Rafał Bakalarczyk: - Rzeczywiście, te protesty ujawniły słabości naszej polityki społecznej, czyli przede wszystkim bardzo ograniczoną pulę środków na pomoc, co ma chociażby wyraz w niskich świadczeniach dla rodziców dzieci niepełnosprawnych oraz często selektywny charakter świadczeń - często obudowane są różnymi obwarowaniami, które trzeba spełnić. To z kolei widać w przypadku osób opiekujących się dorosłymi osobami niepełnosprawnymi, które będą protestować pod Sejmem 27 marca. One z kolei muszą spełnić kryterium dochodowe. To wszystko wygląda zupełnie inaczej niż np. w krajach skandynawskich, gdzie istnieje podejście uniwersalistyczne. Tam adekwatna pomoc idzie za potrzebami, a sama niepełnosprawność w rodzinie już jest przesłanką do wsparcia przez państwo.

Zobacz: Premierze! Przestań zabijać nasze dzieci! Dramatyczny apel rodziców niepełnosprawnych dzieci

- Ten nasz system, jeśli już rezygnuje ze wsparcia wszystkich obywateli, to nie powinien przynajmniej gwarantować godnego życia tym najbardziej potrzebującym?

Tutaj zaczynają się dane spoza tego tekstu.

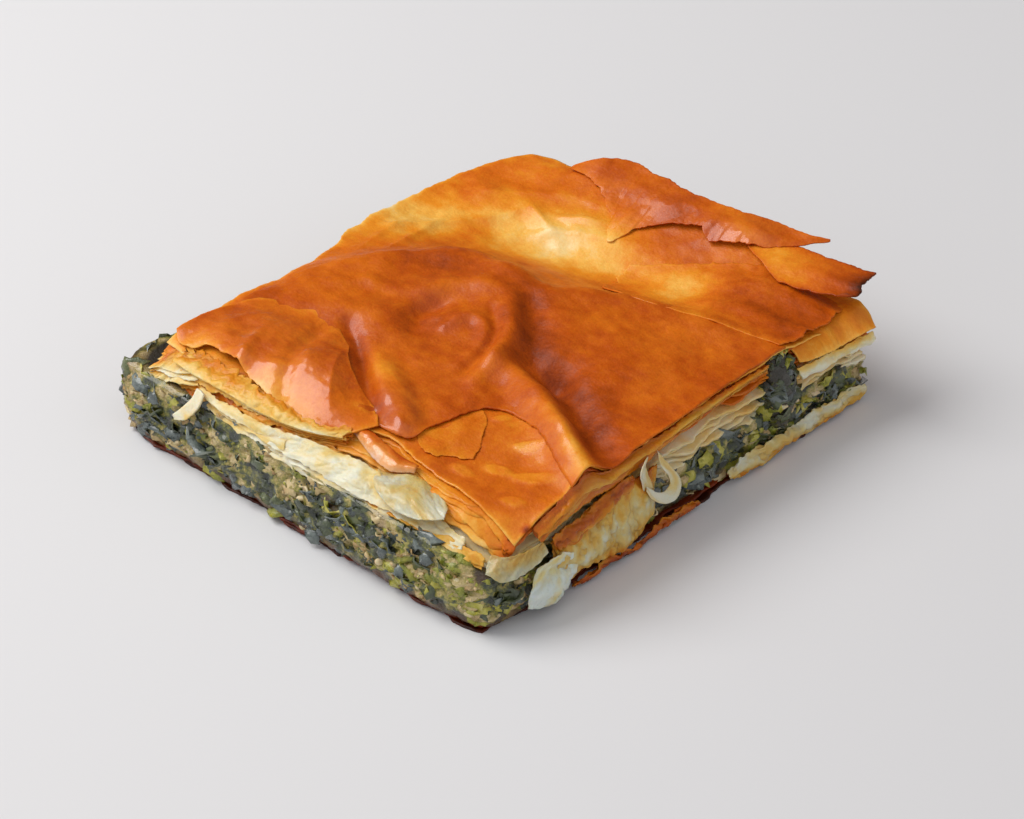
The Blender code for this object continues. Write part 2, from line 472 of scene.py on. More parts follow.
@dataclass(frozen=True)
class SliceForm:
    """The heights of the filling and of the crust over the plan."""

    filling_level: float = 17.8
    crust_level: float = 25.2
    front_corner: Point = (57.0, -60.0)
    right_corner: Point = (59.0, 58.0)
    folds: tuple[Fold | Puff, ...] = (
        # The dome over the middle and the crest along its rear edge
        Fold(((-36, -18, 1.8), (-16, -2, 2.5), (6, 3, 2.3), (28, 9, 1.9), (46, 12, 1.2)), 16.0),
        Fold(
            (
                (-46, -32, 0.8), (-41, -13, 1.4), (-35, -3, 2.0), (-28, 7, 2.3), (-19, 12.5, 2.3),
                (-9, 12.5, 2.0),
            ),
            5.2,
        ),
        Fold(
            (
                (-9, 12.5, 2.0), (0, 12.5, 2.0), (7, 18, 2.3), (14, 23, 2.3), (21, 26, 2.2), (38, 29, 1.6),
                (50, 31, 0.9),
            ),
            5.0,
        ),
        # The curl on the dome, the pit that it goes round and a second curl inside it
        Fold(
            (
                (-18, -6, 0.6), (-16, 0, 1.1), (-11, 4, 1.4), (-4, 6, 1.7), (2, 2, 2.0), (8, -5, 2.1),
                (12, -15, 1.7),
            ),
            3.0,
        ),
        Fold(((12, -15, 1.7), (13, -21, 1.4), (17, -28, 0.7)), 3.0),
        Fold(((-11, -16, -1.4), (-14, -11, -2.4), (-12.5, -5.5, -1.8), (-9, -3, -0.8)), 3.0),
        Fold(((-6, -12, 0.9), (-4, -6.5, 1.1), (1, -6.5, 1.1), (5, -12, 0.9), (6, -20, 0.4)), 1.7),
        Fold(((-2, -1, -0.7), (4, -6, -1.0), (7.5, -13, -0.9), (9, -21, -0.5)), 1.5),
        Fold(((-34, -28, 0.9), (-22, -20, 1.1), (-12, -24, 0.6)), 4.6),
        Fold(((-40, -24, 0.3), (-31, -12, 0.9), (-22, -9, 0.3)), 2.2),
        # The finger beside the blister and the groove between them
        Puff((1.5, -37), (14, 4.4), 2.4, -0.5),
        Fold(((-23, -25.5, -0.9), (-14, -30.7, -1.9), (-4.6, -37.7, -2.0), (4.5, -44.5, -1.2)), 1.7),
        # The panel at the near corner, which sagged
        Puff((34, -43), (25, 10), -1.3, 0.1),
        # The long fold down to the tray edge and the valley behind it
        Fold(
            (
                (13, -13, 1.0), (20, -15, 2.4), (27, -18, 3.6), (38, -23.5, 4.8), (46, -28, 4.8),
                (57, -33.5, 2.6),
            ),
            3.9,
        ),
        Fold(((-4, 10.5, -0.7), (4, 5, -1.5), (10.5, -2, -2.3), (17, -7.5, -2.9), (24, -8.5, -3.1)), 3.8),
        Fold(((24, -8.5, -3.1), (33, -12.5, -3.1), (44, -19, -2.6), (57, -24.5, -1.0)), 3.8),
        # The hollow behind the crest, with two sharp folds in it
        Fold(((-44, 22, -2.6), (-20, 31, -4.6), (2, 34, -4.4), (20, 38, -2.6)), 9.5),
        Fold(((-30, 41, 0.3), (-24, 39, 1.5), (-17, 37, 0.4)), 1.7, FoldShape.CREASED),
        Fold(((-22, 41, 0.4), (-15, 44, 1.4), (-7, 47, 0.4)), 1.9, FoldShape.CREASED),
        # The wave along the back
        Fold(((-42, 54, 1.6), (-22, 57, 3.6), (0, 59, 4.4), (22, 60, 3.8), (38, 62, 2.0)), 7.5),
        # Fine creases down the left side of the hollow
        Fold(((-37, -3, 0.2), (-38, 5, 0.9), (-39.5, 13, 1.1), (-42, 25, 0.4)), 1.7, FoldShape.CREASED),
        Fold(((-43, -2, 0.2), (-45, 8, 0.9), (-46, 18, 0.4)), 1.8, FoldShape.CREASED),
        Fold(((-46, 12, 1.0), (-38, 26, 1.3), (-28, 40, 0.5)), 2.0, FoldShape.CREASED),
        Fold(((-34, 22, 0.8), (-18, 38, 1.1), (2, 46, 0.3)), 2.2, FoldShape.CREASED),
        Fold(((-40, 38, 0.9), (-24, 48, 0.7), (-8, 50, 0.3)), 2.4, FoldShape.CREASED),
    )
    browning_and_painted_light: tuple[Fold | Puff | Toast, ...] = (
        # The hollow stayed golden. The first five darker blots, along its near side under the crest, are
        # painted shade where the crest's back faces away from the light; the others darken it in places.
        Fold(
            (
                (-50, 8, -0.14), (-44, 22, -0.22), (-30, 31, -0.30), (-18, 35, -0.34), (0, 38, -0.20),
                (14, 41, -0.08),
            ),
            9.5,
        ),
        Toast((-33, 15), 4.0, 0.12), Toast((-32, 25), 5.0, 0.18), Toast((-18, 22.5), 6.0, 0.14),
        Toast((-4, 24), 6.0, 0.10), Toast((2, 31), 6.0, 0.16), Toast((-22, 31), 4.0, 0.12),
        Toast((-9, 33), 4.0, 0.10), Toast((12, 37), 5.0, 0.12), Toast((7, 48), 6.0, 0.12),
        Toast((15, 49), 5.0, 0.10), Toast((22, 25), 6.0, 0.06), Toast((8, 33), 6.0, 0.08),
        # Painted shade and painted light on the dome, as the light falls on its folds: painted shade darkens
        # the valley behind the long fold
        Fold(
            ((-4, 10.5, 0.08), (10.5, -2, 0.13), (24, -8.5, 0.14), (45, -19.5, 0.13), (57, -24.5, 0.10)),
            5.0,
        ),
        # Painted light: the curl round the pit is lighter along its ridge
        Fold(((-18, -6, -0.06), (-11, 4, -0.08), (2, 2, -0.10), (8, -5, -0.10), (13, -21, -0.08)), 2.4),
        # Painted highlight along the long fold's crest, strongest at its end; then the sagged panel, which
        # baked a little darker
        Fold(((20, -15, -0.06), (38, -23.5, -0.14), (57, -33.5, -0.10)), 3.4),
        Fold(((40, -25, -0.06), (48, -29.5, -0.18), (57, -34, -0.18)), 2.4), Toast((34, -43), 14.0, 0.08),
        # Paler along the front edge; painted shade darkens the pit
        Fold(((-50, -57, -0.16), (-30, -58, -0.24), (-4, -58, -0.16)), 5.0), Toast((-11, -11), 7.0, 0.10),
        # Paler patches, the finger among them
        Toast((-32, -16), 11.0, -0.11), Toast((36, 10), 14.0, -0.04),
        Puff((-3, -34.5), (11, 4.0), -0.17, -0.5),
        # Painted shade in the groove between the blister and the finger
        Fold(((-23, -25.5, 0.08), (-14, -30.7, 0.14), (-4.6, -37.7, 0.14), (4.5, -44.5, 0.10)), 1.8),
    )

    def filling_top(self, x: Array, y: Array) -> Array:
        """The height of the filling, which is thinner along the tray edge.

        Args:
            x: Plan X.
            y: Plan Y.

        Returns:
            Heights in millimetres.
        """
        taper = smooth_step(14, 58.2, x) * smooth_step(-62, -30, y)
        corner = 4.2 * bell(np.hypot(x - self.front_corner[0], y - self.front_corner[1]), 12)
        left = 1.6 * smooth_step(-52, -57, x) * smooth_step(-48, -30, y)
        return self.filling_level - 6.8 * taper - corner - left

    def crust_top(self, x: Array, y: Array) -> Array:
        """The height of the crust's upper face.

        Args:
            x: Plan X.
            y: Plan Y.

        Returns:
            Heights in millimetres.
        """
        noise = Noise(11)
        height = self.crust_level + 0.3 * noise.at(x, y, 0.0, 15)
        for rise, level, pitch in ((1.0, 7.0, 17.0), (0.5, 3.0, 8.5)):
            height = height + rise * soft_ridge(noise.at(x, y, level, pitch), 0.16)
        for fold in self.folds:
            height = height + fold.height(x, y)
        height -= 10.2 * bell(np.hypot(x - self.front_corner[0], y - self.front_corner[1]), 11.0)
        height -= 3.0 * bell(np.hypot(x - self.right_corner[0], y - self.right_corner[1]), 12.0)
        height -= 2.8 * bell(y + 60.0, 6.0)
        return height

    def browning(self, x: Array, y: Array) -> Array:
        """How much darker than usual the crust is coloured: where it baked darker, and the painted shade and
        painted light of its folds.

        Args:
            x: Plan X.
            y: Plan Y.

        Returns:
            Amounts of browning and painted shade, negative where it stayed pale or carries painted light.
        """
        return sum(patch.height(x, y) for patch in self.browning_and_painted_light)

    def between(self, x: Array, y: Array, share: float | Array) -> Array:
        """The height of a leaf inside the crust.

        Args:
            x: Plan X.
            y: Plan Y.
            share: 0 on the filling and 1 at the crust's upper face.

        Returns:
            Heights in millimetres.
        """
        low = self.filling_top(x, y) + 0.2
        return low + (self.crust_top(x, y) - low) * share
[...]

- Trzeba przyznać, że tej chwili pole manewru rządzących nie jest za duże. Natomiast to, że doszło do zrozumiałych przecież protestów, to wynik wieloletnich zaniedbań, nie tylko tej ekipy rządzącej, ale realizowanego modelu polityki społecznej, o którym już mówiliśmy, a który realizowany jest przez cały okres transformacji. Być może ten protest coś zmieni, ponieważ możemy mieć do czynienia z reakcją łańcuchową i włączeniem się do protestów także opiekunów dorosłych osób niepełnosprawnych, a może w dalszej kolejności i innych grup.

- Tym bardziej że o tej grupie ostatnio zapominamy, a i ona jest w dramatycznej sytuacji.

- Niestety tak. To też zresztą pokazuje, jak nasza debata polityczna jest płytka. Dopiero gdy grupy same zaczynają upominać się o swoje prawa, zaczynamy się nimi interesować. Jeśli nie wychodzą na ulicę, to jakby nie było problemu. Tymczasem problemy są i się nawarstwiają. Zresztą samo podniesienie świadczenia pielęgnacyjnego, które jest niezbędne, nie jest wystarczające. Musi być obudowane kompleksowym rozwojem i dostępnością usług rehabilitacyjnych i edukacyjnych. Chodzi też o stworzenie szans dla opiekunów, by opiekę mogli godzić z pracą. Jeśli to wszystko by zagrało, system wsparcia byłby bardziej funkcjonalny.